The coin with the most newsworthy story was a gold 10 ruble piece, struck in 1757 from a die by the Swiss medallist Jacques-Antoine Dassier during the reign of Empress Elizabeth of Russia.

The coin was found by a Berlin pensioner among the effects of his deceased father, who had been born in St Petersburg.

Having been turned away by one dealer, who thought it was a fake, and being offered €900 by another, the owner eventually brought it to Künker, where it was priced at €150,000.

An added attraction was its provenance: a hallmark impressed in the coin showed it to have belonged to the 19th century Russian collector Count Emeryk Hutten-Czapski, who owned more than 11,000 coins and other works of art.

The rarity was not lost on the handful of international bidders who joined in, with the hammer falling at €210,000 (£185,840).

Postumus award

One of the favourite lots at the sale of coins and antiquities at Hirsch (23% buyer’s premium) in Munich on February 10-12 was a gold Aureus Lugdunum, struck during the reign of the Gallic Emperor Postumus. He is depicted with a crown of laurels on the one side and seated with his orb and sceptre on the reverse.
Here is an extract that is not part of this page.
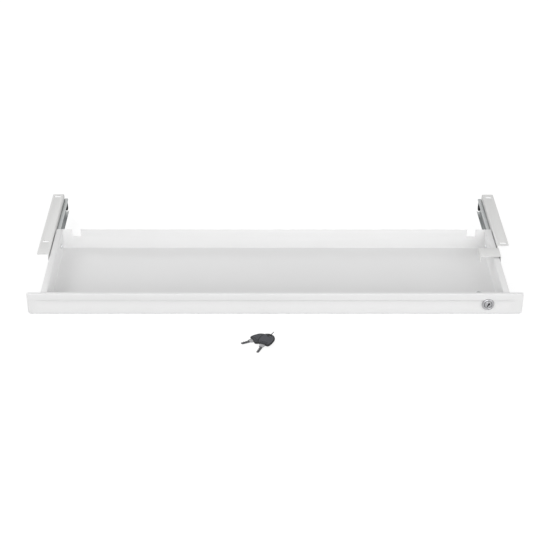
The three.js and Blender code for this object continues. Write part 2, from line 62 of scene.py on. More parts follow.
# The pressed step: how much of its depth it has at each height, and at each place along X
STEP = ((3.0, 0.0), (6.5, 0.09), (10.5, 0.35), (14.5, 0.69), (17.5, 0.92), (20.0, 1.0), (21.8, 0.96),
        (23.2, 0.83), (24.3, 0.65), (25.2, 0.42), (25.8, 0.22), (26.2, 0.07), (26.6, 0.0))
STEP_FADE = ((376.0, 1.0), (379.5, 0.85), (383.0, 0.5), (386.5, 0.15), (389.0, 0.0))

STUD_X, STUD_Z = (-340, -120, 120, 300), 12

# Tray: the middle of a side wall, its front and back, its height and the width of its rims
TRAY_X, TRAY_FRONT, TRAY_BACK, TRAY_H, RIM = 368.5, 6.2, 217, 38, 9.5
NOTCH_X, NOTCH_W, NOTCH_LOW = 344, 14.5, 24
END_WALL_X, END_WALL_Y, END_WALL_TOP, END_FLANGE_Y = 367.6, 5.9, 35.5, 13.9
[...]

Roman gold aureus from the reign of the Gallic Emperor Postumus – €22,000 (£19,470) at Hirsch.

Marcus Cassianius Latinius Postumus was a Roman commander in Gaul who rebelled against the authority of the then Emperor Gallienus and in the year 260 took over power in much of the western part of the empire, giving himself the title of Gallic Emperor.

The territories he controlled encompassed most of France, Germany, Britain and Spain. However, in 269 he was murdered by his own soldiers.

The well-preserved gold coin in the Munich auction had once belonged to the Metropolitan Museum of Art in New York and was sold by Sotheby’s in November 1972 to a Cologne collector, several of whose pieces were now in the Munich sale.

The catalogue guide was €15,000, but several collectors pushed the price to €22,000 (£19,470).